When Bednar went down in the box after Bobo Balde’s typically clumsy attempt at a clearance, Ivanauskas was sent to the stand for kicking the dugout wall in frustration. Even allowing for whether McDonald was correct or not — and television replays leant towards the former — what good can be gained from Ivanauskas’s action.

John McGlynn, his assistant caretaker, told the post-match press conference: “There are a few newcomers to Scotland at our club and they don’t realise yet that you don’t get those decisions. Roman hasn’t just fallen to the ground for no reason. If it was a dive, he should have been booked, but he wasn’t.”

Actually, Bednar’s very first action of the night was to go down in the opposite box.
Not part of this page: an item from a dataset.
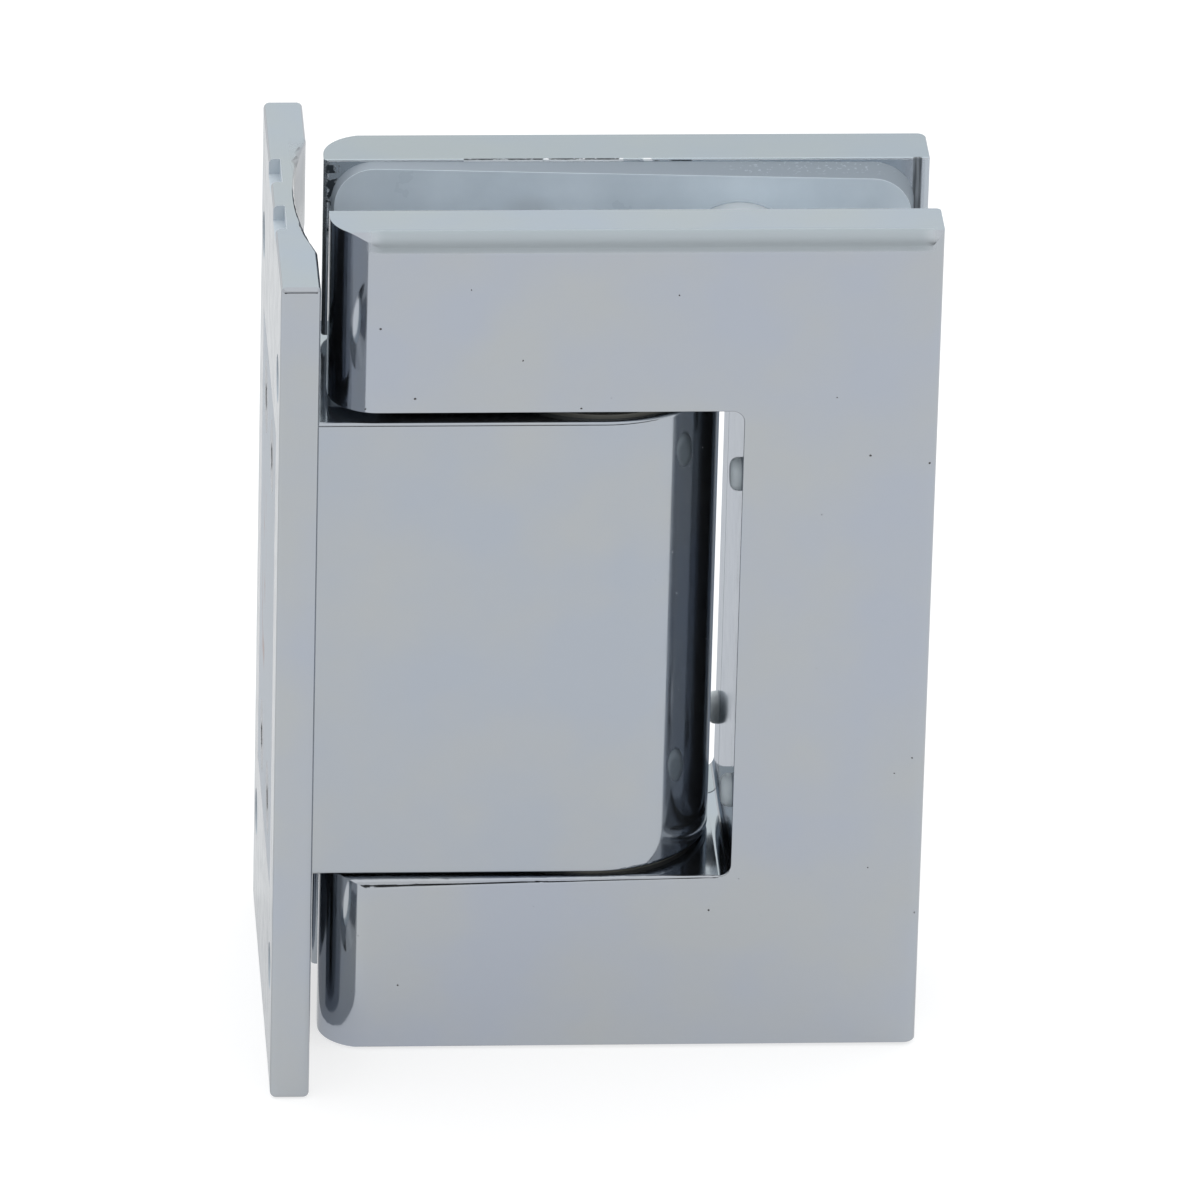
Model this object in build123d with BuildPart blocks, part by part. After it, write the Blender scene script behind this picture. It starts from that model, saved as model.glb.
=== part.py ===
from build123d import *
import os
from math import cos, radians, sin, sqrt

# Wall-mounted glass door hinge with a centre pivot block.
# X runs out from the wall, Y runs from the front face to the rear face, Z is up.
# The origin is the middle of the wall plate's back face. Lengths are in millimetres.

os.makedirs("parts", exist_ok=True)

# Wall plate
plate_height = 89.4
plate_width = 45.2
plate_thickness = 3.9
plate_corner_round = 0.6
plate_edge_round = 0.55
trough_width = 27.0
trough_depth = 1.7
notch_width = 5.5
notch_depth = 1.1
notch_height = 1.6
notch_spacing = 11.2
wall_hole_diameter = 4.8
wall_head_diameter = 9.0
wall_hole_spacing_y = 34.0
wall_hole_spacing_z = 65.0

# Pivot block, which passes through the wall plate and is held by a strip let into its back
block_thickness = 24.5
block_rise = 0.25
block_edge_round = 0.45
pivot_distance = 32.7
window_fit = 0.05
retainer_width = 30.0
retainer_thickness = 2.0
retainer_screw_diameter = 4.0
retainer_head_diameter = 7.4
retainer_screw_length = 13.0
retainer_screw_spacing_y = 14.0
retainer_screw_from_end = 6.05
retainer_socket_size = 2.5
retainer_socket_depth = 1.4

# Pivot pin and its bearings
pin_diameter = 9.0
pin_grip = 9.5
pin_end_flat = 0.8
running_clearance = 0.05
seat_fit = 0.02
bush_diameter = 13.0
bush_length = 10.0
washer_diameter = 23.0
washer_thickness = 0.45
washer_clearance = 0.3
end_play = 0.6

# Detents, which press on flats of the pin and stop the door closed and square open
detent_from_bush = 5.05
detent_bore_diameter = 8.2
plunger_clearance = 0.05
plunger_length = 9.0
plunger_nose_round = 1.6
plunger_pin_clearance = 0.05
detent_flat_depth = 0.6
detent_flat_height = 9.6
spring_wire = 0.9
spring_diameter = 6.8
spring_turns = 6
spring_end_clearance = 0.05

# Glass clamp: a C-shaped front body and a C-shaped rear plate either side of the glass
clamp_height = 90.0
arm_height = 19.2
clamp_length = 60.45
clamp_nose_gap = 1.45
clamp_nose_radius = 4.8
clamp_front_round = 1.3
clamp_rear_round = 0.9
clamp_edge_break = 0.2
clamp_inner_round = 0.5
front_plate_thickness = 6.2
rear_plate_thickness = 6.2
glass_gap = 12.1
slot_wall_gap = 1.55
slot_corner_radius = 1.2
slot_edge_round = 0.15
seam_chamfer = 0.22
arm_round_at_nose = 1.4
arm_round_at_corner = 0.3

# Rim and bosses of the front body that fill the cut-out in the glass
rim_thickness = 2.5
boss_start = 6.1
boss_length = 28.0
boss_height = 10.7
post_diameter = 8.0
post_from_slot_wall = 0.3
post_above_slot = 9.05
sleeve_diameter = 11.8
sleeve_clearance = 0.1
sleeve_end_clearance = 0.05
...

The Czech forward was not booked then, nor was a foul given, but the referee’s interpretation was clear — and Bednar, who was sent off in the Scottish Cup win over Partick Thistle for trying to dupe the referee with a dive as he rounded Kenny Arthur, the goalkeeper, now seems like the boy who cried wolf — few will ever believe him again.

“That’s the most possession we’ve had at Celtic Park for a long, long time and with a wee break we might have got something from the game,” McGlynn said. “I’ve seen Rangers come here and not play as well as that so if we keep playing like that and show the same determination and courage, I’m sure we will hold on to second place.”